At that time, everyone was shouting “Gold will always go up,” rushing in blindly, only to get “trapped.”
Have you noticed? The regretful ones are all “speculating,” while the unregretful are “holding,” or rather, “saving.”
Now, let’s look across five years to see if the rise in gold was just a coincidence.
The answer upfront: of course not!
Since 2021, every movement in international gold prices has been driven by external factors.
Second, the logic behind gold price changes has shifted four times, and each shift has eliminated a group of people.
2021-2022 marked the first awakening after the pandemic, driven by U.S. inflation expectations.
During the pandemic, the Federal Reserve flooded the market with money, and the simple logic for buying gold was: more money printing means prices will rise.
At that time, gold gradually climbed from 1,680 to 2,070, a 23% increase.
2023-2024 saw the collapse of banks, with geopolitical factors acting as external drivers.
In March 2023, Silicon Valley Bank failed. Then came Credit Suisse, First Republic Bank… one after another.
Meanwhile, geopolitical tensions escalated, and safe-haven demand surged.
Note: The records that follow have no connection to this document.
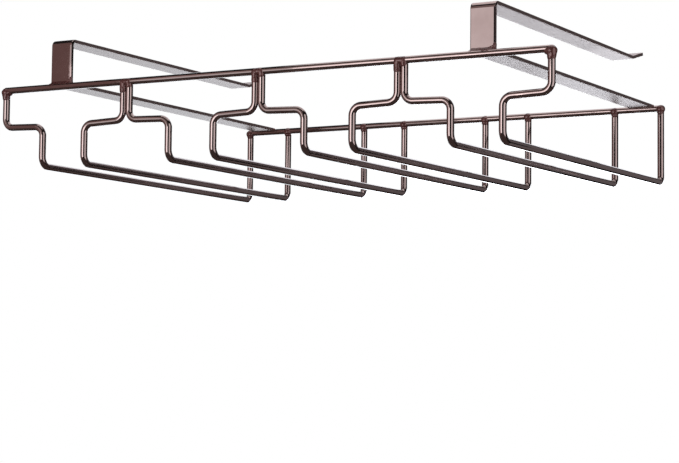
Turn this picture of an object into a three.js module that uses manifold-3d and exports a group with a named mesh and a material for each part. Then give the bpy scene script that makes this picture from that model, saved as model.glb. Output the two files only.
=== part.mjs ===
import * as THREE from 'three';
import { mergeVertices } from 'three/addons/utils/BufferGeometryUtils.js';
import Module from 'manifold-3d';

// A rack that hangs from a shelf and holds stemmed glasses upside down by the foot.
// Millimetres, +Z up, +X along the rails, +Y from front to rear.
// The origin is at the middle of the footprint, level with the underside of the slot wires.

// Slots and rails
const slotCount = 4;
const slotPitch = 108;
const stemGap = 31.8;
const wireDiameter = 4.7;
const railSpacing = 280.4;
const wireDrop = 56;
const shoulderDrop = 26.8;
const shoulderFall = 1.1;

// Bends of the slot wires, to the centre of the wire
const shoulderBend = 6.5;
const frontBend = 7;
const rearBend = 5;

// Brackets, bends to the inside of the strip
const bracketOffset = 3.6;
const stripWidth = 17.5;
const stripThickness = 2.5;
const stripChamfer = 0.35;
const shelfGap = 28.5;
const upperArmLength = 239;
const lipLength = 20;
const lipAngle = THREE.MathUtils.degToRad(15);
const footBend = 1.5;
const topBend = 2;
const lipBend = 3;

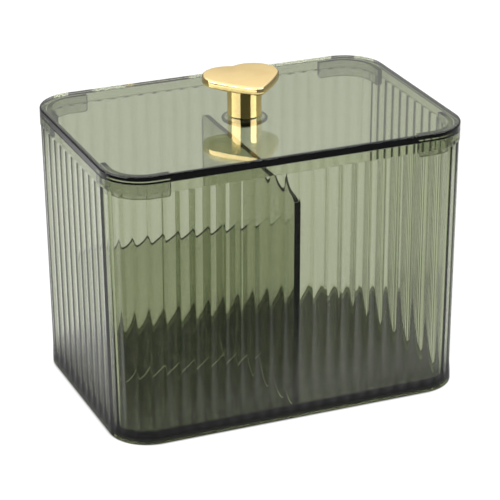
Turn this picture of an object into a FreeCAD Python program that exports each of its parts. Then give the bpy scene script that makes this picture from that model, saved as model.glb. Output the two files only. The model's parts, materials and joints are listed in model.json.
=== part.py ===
# Cotton swab holder: a transparent fluted tub with dividers and a loose lid with a heart-shaped knob.
# Millimetres, +Z up. The origin is the middle of the foot rim, on the surface the tub stands on;
# +X runs along the long side to the right and -Y is the front.
import FreeCAD
import Part
import Sketcher
import math
import os

# Driving dimensions: name, value and what it measures. Everything else follows from these.
DIMENSIONS = (
    ("TubLength", 141.0, "length over the rim"),
    ("TubWidth", 96.5, "width over the rim, front to back"),
    ("TubHeight", 103.0, "height of the tub without its lid"),
    ("RimRadius", 16.0, "corner radius of the rim in plan"),
    ("WallThickness", 2.4, "wall between the flute ridges and the well"),
    ("WallTaper", 1.4, "how far each wall leans in from the band to the foot"),
    ("BandHeight", 3.6, "smooth upright band under the rim"),
    ("FootBand", 2.0, "smooth band below the flutes"),
    ("FootRecess", 1.5, "depth of the recessed underside"),
    ("FootRim", 3.0, "width of the rim that the tub stands on"),
    ("FootBevel", 0.6, "bevel of the outer foot edge"),
    ("FloorThickness", 2.5, "floor plate above the recess"),
    ("WellBevel", 1.2, "slanted fillet between the floor and the walls"),
    ("LongPitch", 5.75, "nominal spacing of the flutes on the long walls and round the corners"),
    ("ShortPitch", 6.45, "nominal spacing of the flutes on the short walls"),
    ("FluteDepth", 0.55, "depth of a flute below the ridges"),
    ("FluteLand", 0.3, "flat left on a ridge between two flutes"),
    ("FluteRunOut", 0.4, "height over which a flute runs out at its ends"),
    ("FluteStop", 0.2, "plain strip between the flute tops and the band"),
    ("DividerThickness", 2.0, "thickness of both divider plates"),
    ("MainDividerDrop", 14.5, "top of the front-to-back plate below the rim"),
    ("CrossDividerDrop", 43.0, "top of the left-hand cross plate below the rim"),
    ("DividerRound", 3.5, "rounding of the upper corners of the plates"),
    ("DividerRelief", 0.3, "gap between the plates' lower corners and that fillet"),
    ("LidThickness", 3.0, "thickness of the lid plate"),
    ("LidRound", 0.7, "rounding of the lid's upper edge"),
    ("LidBevel", 0.25, "bevel of the lid's lower edge"),
    ("TabDepth", 6.5, "how far the corner tabs reach into the tub"),
    ("TabThickness", 1.8, "thickness of a corner tab"),
    ("TabClearance", 0.4, "gap between a tab and the wall"),
    ("TabReach", 6.0, "straight leg of a tab beyond the corner arc"),
    ("TabRound", 1.2, "rounding of a tab's lower ends"),
    ("KnobX", -2.0, "knob axis from the middle, along the length"),
    ("KnobY", -1.3, "knob axis from the middle, along the width"),
    ("StemRadius", 6.4, "radius of the knob's post"),
    ("StemHeight", 11.9, "height of the post above the lid"),
    ("StemBevel", 0.3, "bevel round the foot of the post"),
    ("SpigotRadius", 3.0, "radius of the spigot that holds the heart"),
    ("SpigotHeight", 1.4, "height of that spigot"),
    ("SpigotClearance", 0.05, "gap round the spigot"),
    ("HeartThickness", 3.2, "thickness of the heart plate"),
    ("HeartTopBevel", 0.8, "bevel of the heart's upper edge"),
    ("HeartUnderBevel", 0.25, "bevel of the heart's lower edge"),
    ("LobeRadius", 9.8, "radius of the two lobes"),
    ("LobeSpacing", 9.9, "distance between the lobe centres"),
    ("LobeOffset", 3.7, "lobe centres behind the post's axis"),
    ("TipReach", 18.8, "lobe centres to the blunt tip"),
    ("TipWidth", 2.7, "width of the flat on the tip"),
    ("FlankRadius", 75.0, "radius of the slightly bowed flanks"),
    ("NotchRadius", 2.0, "rounding between the lobes"),
    ("WasherRadius", 8.65, "radius of the washer under the lid"),
    ("WasherThickness", 1.2, "thickness of the washer"),
    ("ScrewRadius", 1.95, "radius of the screw's shank"),
    ("ScrewReach", 7.0, "length of shank inside the post"),
    ("ScrewHeadRadius", 4.0, "radius of the pan head"),
    ("ScrewHeadHeight", 2.4, "height of the pan head"),
    ("ScrewHeadBevel", 1.1, "bevel of the pan head"),
    ("ThreadClearance", 0.1, "gap between shank and post"),
    ("HoleClearance", 0.25, "gap between shank and lid or washer"),
    ("BoreAllowance", 1.2, "free depth above the end of the shank"),
)

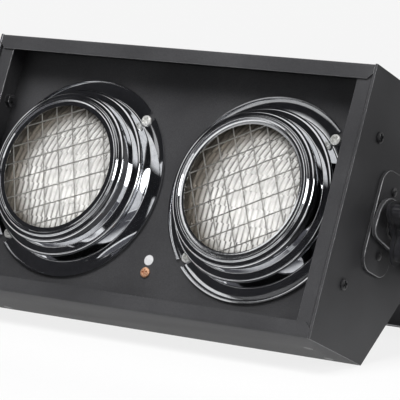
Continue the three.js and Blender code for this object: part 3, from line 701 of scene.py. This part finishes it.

Gold rose from 1,810 to nearly 2,700, an almost 50% increase.
2025 was marked by global central banks frantically “stockpiling gold.”
The biggest change that year was that major central banks around the world started buying gold—not just a little, but hundreds of tons each month.
This was because the dollar system had cracks, so gold surged from 2,600 to 4,500.
The main buyers weren’t you and me, but the central banks of various countries.
By 2026, things became very strange.
Gold had already reached 4,000, everyone who wanted to buy had bought, ETF outflows were happening, and central banks were still buying but at a slower pace.
According to normal logic, gold prices should have fallen.
But they didn’t fall—instead, they kept rising, from 4,000 to 5,600.
Why?
You can understand it as global energy being “bottlenecked,” which would push U.S. inflation higher, but this would force the Federal Reserve to raise interest rates—something they couldn’t do.
In simple terms, gold isn’t worth 5,600; it’s just being pushed there.
This is “valuation reversion”—the price has diverged from its intrinsic value, but the market doesn’t care because there are no alternatives.
The five-year trend clearly shows a path from “safe-haven asset” to “ultimate refuge.”
Every leap in gold price is essentially a vote of no confidence in the current monetary system.
Returning to the question in the headline: whether those who bought gold in 2026 regret it depends on their original intention when buying.
Because the word “regret” is often linked to “expectation.”